O controle de ruído de fundo da cabine permite um sono reconfortante sem necessidade de headphones. A desodorização do ar também evoluiu. A aplicação de micropartículas em baixa voltagem neutraliza o entorno e livra o passageiro de vírus, bactérias, mofo e até de alergênicos de animais domésticos. Para completar, vídeos com técnicas de meditação incluídas no entretenimento a bordo estão se tornando cada dia mais populares. Com essas inovações, a tradicional frase “relaxe e aproveite o voo”, ouvida nos anúncios das companhias, ganha nova dimensão. Deixa de ser uma boa intenção para se transformar em realidade.
Como ficam os programas de milhagem?
Seguindo tendência da aviação comercial, recentemente a Gol anunciou que vai fechar o capital da Smiles. Pretende manter o bem-sucedido programa de recompensas apenas sob suas asas.
A Gol não está sozinha. Segue o exemplo de outras aéreas, como Air Canadá, Aeroméxico e LATAM. Sem falar das concorrentes nacionais Azul e Avianca, que já nasceram sob total controle das empresas-mãe.
Houve uma época em que os programas de milhagens eram mal necessário para as companhias aéreas. Ou seja: uma forma de assegurar a fidelidade dos clientes e também disponibilizar assentos ociosos.

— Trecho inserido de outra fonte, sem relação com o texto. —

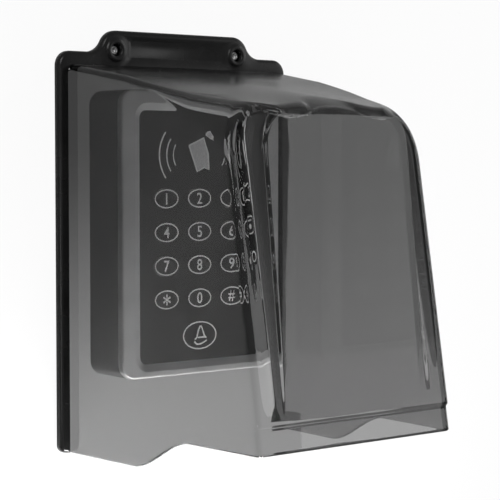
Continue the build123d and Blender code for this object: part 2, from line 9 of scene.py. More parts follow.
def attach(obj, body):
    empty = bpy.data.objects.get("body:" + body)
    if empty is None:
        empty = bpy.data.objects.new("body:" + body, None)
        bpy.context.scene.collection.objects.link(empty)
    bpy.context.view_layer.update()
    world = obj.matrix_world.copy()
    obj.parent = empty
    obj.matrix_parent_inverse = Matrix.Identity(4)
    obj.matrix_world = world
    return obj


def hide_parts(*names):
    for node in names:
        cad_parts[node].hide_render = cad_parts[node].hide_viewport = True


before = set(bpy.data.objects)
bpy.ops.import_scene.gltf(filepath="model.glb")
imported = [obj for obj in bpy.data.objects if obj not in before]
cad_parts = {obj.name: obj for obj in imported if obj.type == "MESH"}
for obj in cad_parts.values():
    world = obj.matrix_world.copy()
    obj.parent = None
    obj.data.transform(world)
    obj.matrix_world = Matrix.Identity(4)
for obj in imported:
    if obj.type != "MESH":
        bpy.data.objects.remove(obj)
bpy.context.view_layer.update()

MM = 0.001

# Hood shell, as the part's hood is drawn
HOOD_WALL = 2.2 * MM
BACK_HALF = 53.2 * MM
RIDGE_HALF = 47.7 * MM
ROOF_AT_WALL = -5.6 * MM
ROOF_FALL = 0.165
CROWN_BACK = 0.2 * MM
CROWN_FRONT = 2.4 * MM
CROWN_START = 35.0 * MM
CROWN_END = 70.0 * MM
RIDGE_TOP_DEPTH = 93.0 * MM
RIDGE_LEAN = 0.1745
RIDGE_TOP_HEIGHT = -21.5 * MM
PILLOW_TOP_DEPTH = 99.7 * MM
PILLOW_BOTTOM_DEPTH = 112.9 * MM
PILLOW_BOTTOM = -136.9 * MM
PILLOW_HALF = 35.1 * MM
PILLOW_TOP = -24.0 * MM
PILLOW_CORNER = 13.0 * MM
PILLOW_FOOT_FALL = 1.3 * MM
SKIRT_STEP = 1.2 * MM
FLUTE_CENTER = 38.8 * MM
FLUTE_DEPTH = 1.5 * MM
RIDGE_CREST = 2.4 * MM
SIDE_FOOT = -160.2 * MM
FRONT_FOOT = -147.7 * MM
WAVE_START = 42.0 * MM
WAVE_END = 75.0 * MM
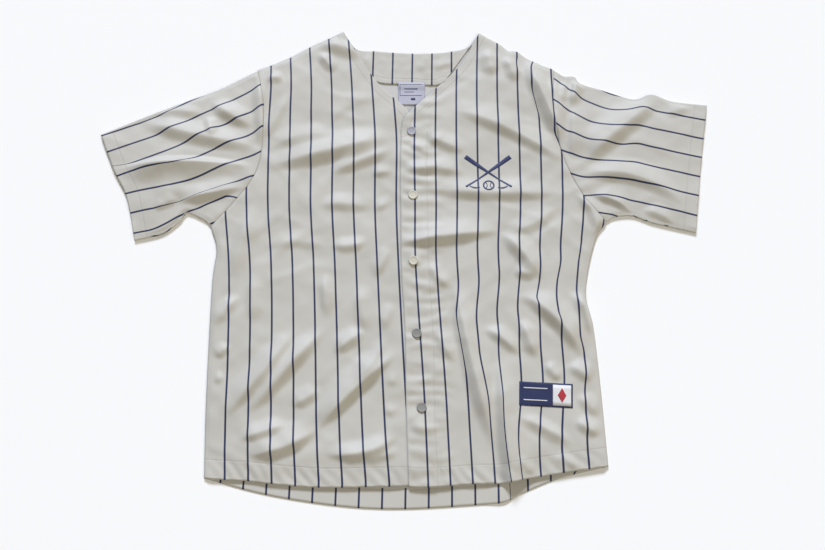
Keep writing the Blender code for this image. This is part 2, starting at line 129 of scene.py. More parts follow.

Tudo mudou quando os cartões de crédito passaram a valorizar as milhas. Os bancos viraram grandes parceiros, ao comprar pontos trocados pelos clientes por passagens aéreas. Qual a aérea que não gostaria de ganhar uns trocados adicionais em um mercado estimado no Brasil em R$ 4 bilhões? Com a crescente ocupação das aeronaves, que hoje ultrapassa o patamar de 80%, tornou-se inconveniente manter um programa de recompensas independente. Ele obrigava a vender a preços de mãe para lho passagens que poderiam ser comercializadas a valores bem superiores.
A grande pergunta é se essa mudança dos ventos afeta o consumidor. Aparentemente não. No entanto, agora com a faca e o queijo na mão, as companhias aéreas ganham jogo de cintura para gerenciar a seu bel prazer preços em função da demanda. A esperança é que sempre haverá voos com assentos micados para resgatar com milhas a preço de banana.